Decrypting Signs of the Times

Murder isn’t the only mystery in this French intellectual thriller

Decrypting Signs of the Times

I spent my first year out of college at the University of Munich, intending to study Kant and Hegel’s literary theory as a preparation for an academic career in comparative literature. Instead, I found myself immersed in French structuralism, and specifically the semiology of Roland Barthes.

This may sound terribly esoteric — and it is.

It becomes a bit more accessible when you put Umberto Eco and his bestselling novel, The Name of the Rose, into that same field. Eco’s friar-detective, William of Baskerville, was able to deduce clues to the mysterious murders in a Benedictine monastery through careful observation of telltale signs.

Eco, whose day job was professor of semiotics (a variation on semiology but referring to the same study of signs) at the University of Bologna, followed it up with a somewhat less accessible novel, Foucault’s Pendulum, which is chockablock with esoterica. The “symbology” of Dan Brown’s Robert Langdon protagonist is at least a cousin to semiology.

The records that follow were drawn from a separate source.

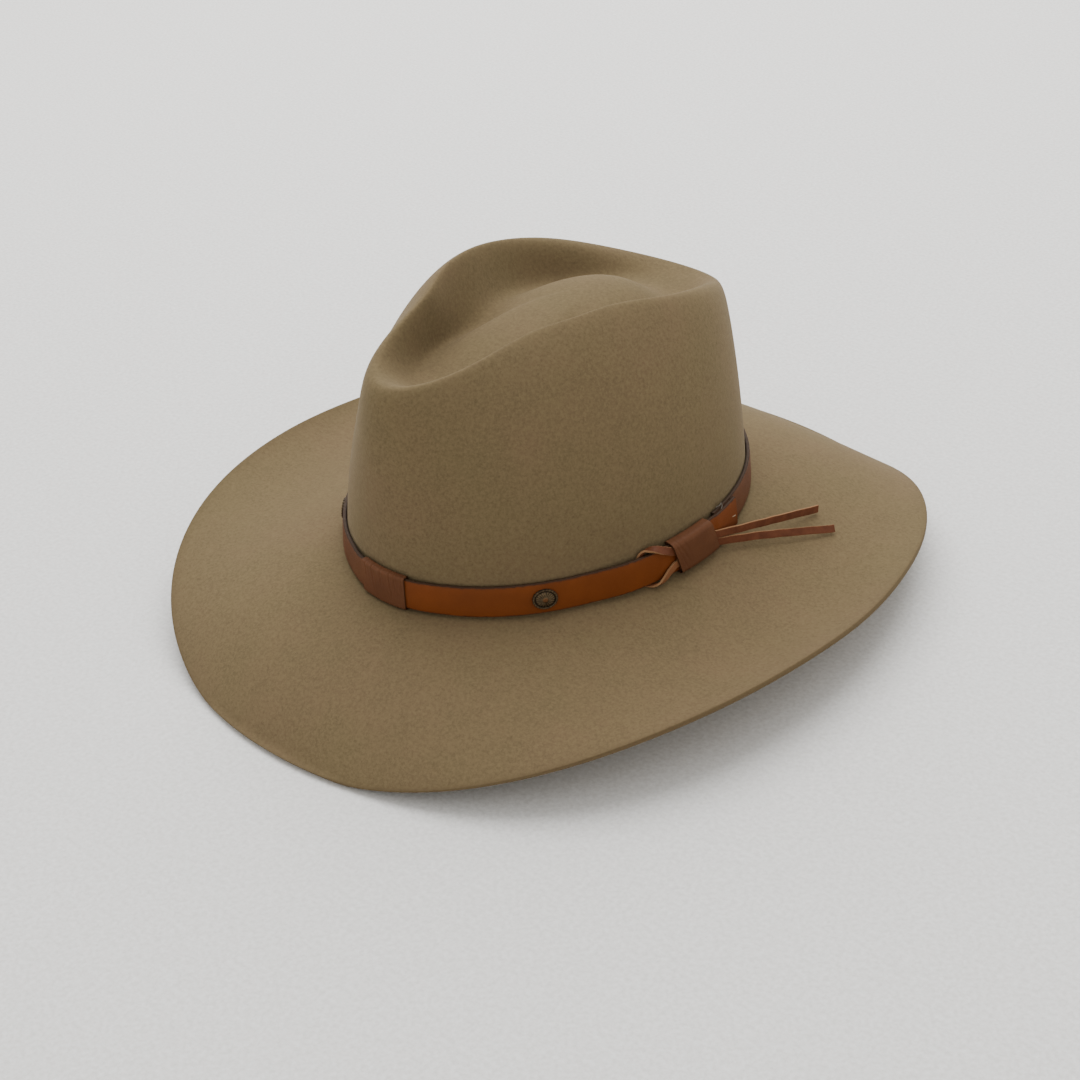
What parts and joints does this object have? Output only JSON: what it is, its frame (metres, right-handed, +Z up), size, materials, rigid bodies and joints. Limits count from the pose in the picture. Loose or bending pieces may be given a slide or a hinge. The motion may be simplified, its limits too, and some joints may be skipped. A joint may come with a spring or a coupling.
{
  "type": "felt hat",
  "caption": "Wide-brimmed felt hat with a teardrop-creased crown, a curled brim, a leather band with small oval conchos, and a lace looped through a keeper.",
  "frame": {"origin": "on the surface that the hat rests on, under the middle of its brim", "axes": "+Z up, -Y towards the front of the hat, +X towards the wearer's left"},
  "size_m": [0.3254, 0.3608, 0.152],
  "materials": {
    "felt": "brushed fur felt, soft short nap",
    "strap_leather": "waxed, satin, with dark burnished edges",
    "brown_leather": "oiled, soft satin",
    "antique_brass": "darkened, worn bright on the high spots"
  },
  "bodies": {
    "root": {"felt_body": "felt", "front_strap": "strap_leather", "back_strap": "brown_leather", "front_wrap": "brown_leather", "keeper": "brown_leather", "lace_bight": "brown_leather", "lace_tail_upper": "brown_leather", "lace_tail_lower": "brown_leather", "concho_left": "antique_brass", "concho_right": "antique_brass"}
  },
  "joints": []
}
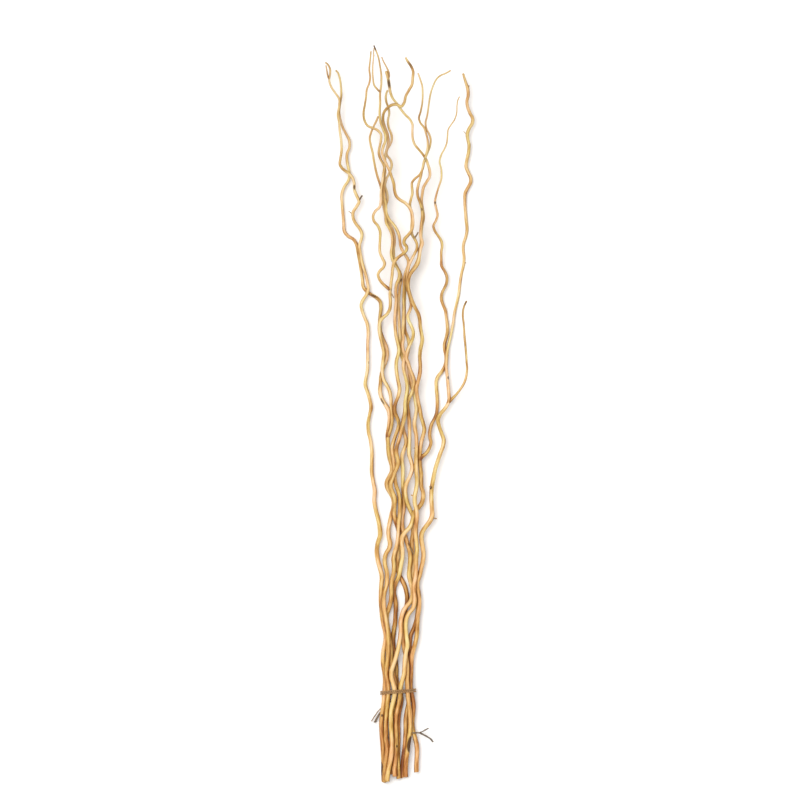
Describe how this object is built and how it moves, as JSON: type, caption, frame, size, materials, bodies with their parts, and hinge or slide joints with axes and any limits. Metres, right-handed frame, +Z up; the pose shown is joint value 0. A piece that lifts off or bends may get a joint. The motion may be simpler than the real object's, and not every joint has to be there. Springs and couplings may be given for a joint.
{
  "type": "bundle of willow stems",
  "caption": "Bundle of long, peeled, curly willow stems, tied near the cut ends with brown twine and fanning out to thin forked tips; it lies on a surface.",
  "frame": {"origin": "middle of the bundle's outline seen from above, on the surface it lies on", "axes": "+Y along the bundle from the cut ends to the tips, +Z up from the surface, +X to the right when seen from above with the tips up"},
  "size_m": [0.3614, 1.7809, 0.1317],
  "materials": {
    "peeled_willow": "satin",
    "pale_willow": "satin",
    "twine": "matte"
  },
  "bodies": {
    "root": {"stem_1": "peeled_willow", "stem_2": "peeled_willow", "stem_3": "pale_willow", "stem_4": "peeled_willow", "stem_5": "peeled_willow", "stem_6": "peeled_willow", "stem_7": "peeled_willow", "stem_8": "peeled_willow", "stem_9": "peeled_willow", "twine_tie": "twine"}
  },
  "joints": []
}
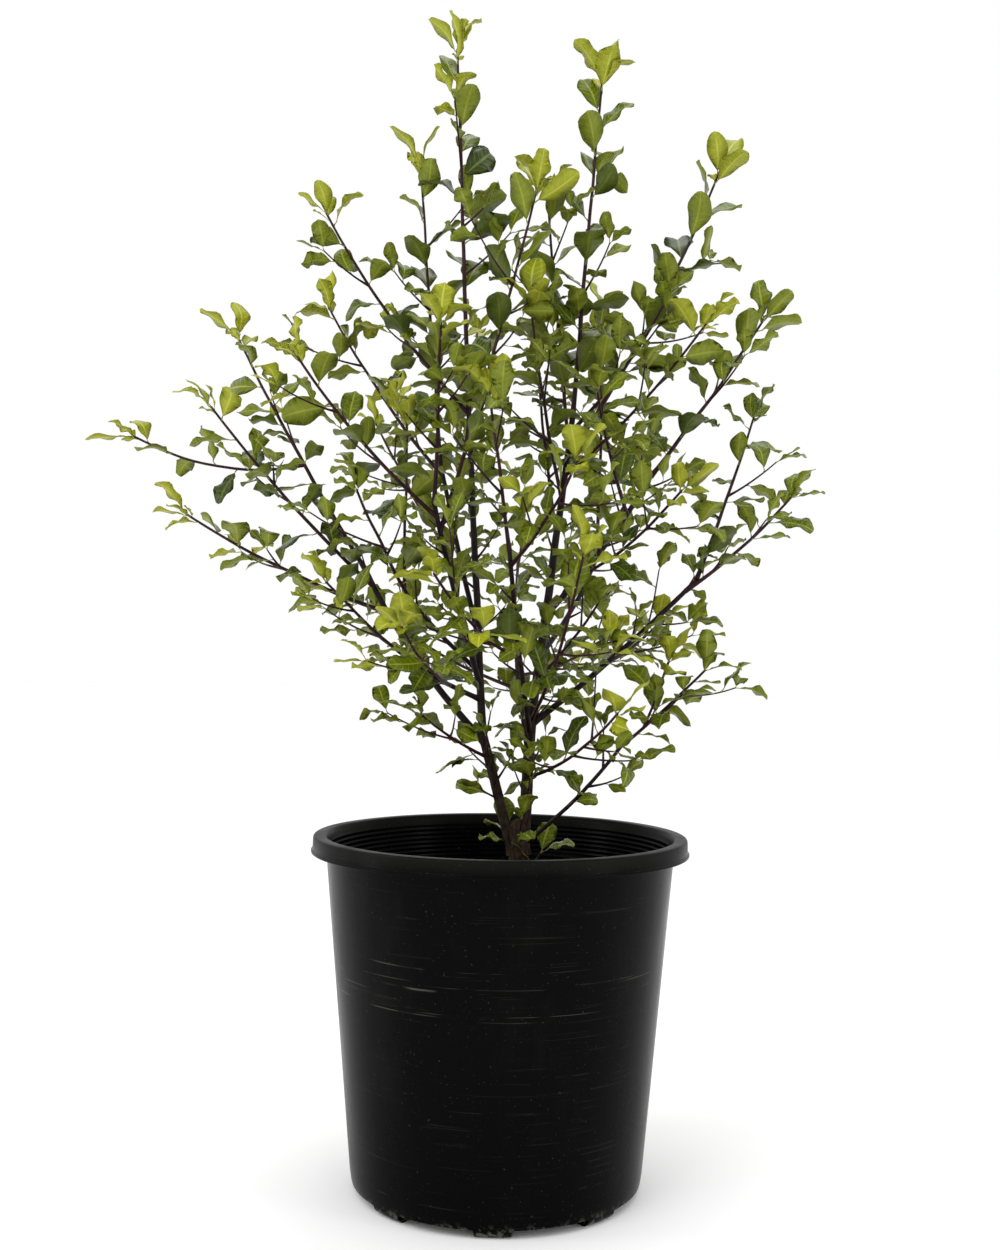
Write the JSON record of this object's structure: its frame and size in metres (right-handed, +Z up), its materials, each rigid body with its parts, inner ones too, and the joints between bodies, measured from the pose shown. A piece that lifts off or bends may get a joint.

So it was like a blast from the past when I came across a staff pick at Politics and Prose, The Seventh Function of Language by Laurent Binet. This, too, is a murder mystery and deals with the death of that very same Roland Barthes, who was stuck by a laundry van while crossing the street in what was considered a tragic accident or, at worst, suicide.

Barthes was 64 when he was killed in 1980 and at the height of his fame as a literary critic and exponent of structuralism — the notion that reality, including language, follows deep patterns susceptible to study.

Binet — whose debut novel, HHhH, won France’s Prix Goncourt for first novel — has written a tongue-in-cheek satire poking fun not only at structuralism and semiology, but at politics and society in the France of 1980.

Since Binet worked on François Hollande’s presidential campaign, there are clear applications to contemporary French politics as well. Beneath all the fun, however, there is a serious message about the power of language and persuasion that helps explain our own political anomalies, not least the surprising victory of Donald Trump in 2016.

To help guide the reader along in Barthes’ esoteric world, the author introduces Superintendent Jacques Bayard from the domestic intelligence service to investigate the writer’s death. Bayard, who wasn’t even aware there was something called the Collège de France, is as blissfully ignorant of structuralism as any American reader and is a good foil for the intellectual banter of a whole parade of French academics — Michel Foucault, Philippe Sollers, Louis Althusser, Julia Kristeva, Jacques Derrida, and several others (most of whom I read during that year in Munich!).

Bayard is dispatched to investigate because just before his accident Barthes was at a lunch with none other than François Mitterrand, the veteran Socialist who was preparing to challenge Valéry Giscard d’Estaing for the presidency in 1981.

Mitterrand, of course, went on to win that election, becoming the first leftist head of state in France’s Fifth Republic, and won re-election seven years later to extend his tenure as president for a full 14 years. It was an astonishing development as virtually the entire French establishment opposed him.

(Another coincidence that makes this book such a find for me was that I moved to Paris just at this time and stayed there for 11 years of Mitterrand’s presidency.)

Having determined Barthes was murdered to secure a secret document that may threaten national security, Bayard enlists the aid of a young academic to help him cope with the preening intellectualism of Barthes’ colleagues — now all suspects.

Simon Herzog obligingly puts on a display of Sherlockian deduction by correctly reading the signs communicating otherwise hidden facts. Barthes’ most famous book, Mythologies, examines how the most mundane objects — a car, a dress — contain layers of meaning for the observant.

The secret document in question is the titular “seventh function of language,” a thesis originally posited by the Russian linguist Roman Jakobson, who is generally credited as one of the founders of structuralism. This ultimate function, never really identified in Jakobson’s writings, is language as an incantation that mysteriously compels its listeners to belief.

Spoiler alert: After many adventures, including several encounters with Umberto Eco himself, Bayard and Herzog come to realize that Mitterrand acquired Barthes’ document, and the seventh function was the key to his winning a crucial presidential debate with Giscard and to his long tenure as president.

Which brings us to Donald Trump and his perplexing ability — despite all his bombast, prevarications, and outright lies — to persuade 63 million American voters to support him. As reporter Salena Zito trenchantly observed during the campaign, the media took Trump literally but not seriously, while his supporters took him seriously but not literally. Multiple meanings are there, depending on what the observer wants to see.

Binet has some fun at the end hinting that Barack Obama may also have benefited from the seventh function’s mythical powers in his unlikely rise to the top. The novel was originally published in 2015, so Binet could not know that for the second time Americans would elect a president who did not follow the traditional route up the political ladder. The seventh function of language is a fiction, but there are perhaps levels of communication in our politics that could benefit from deeper Barthesian analysis.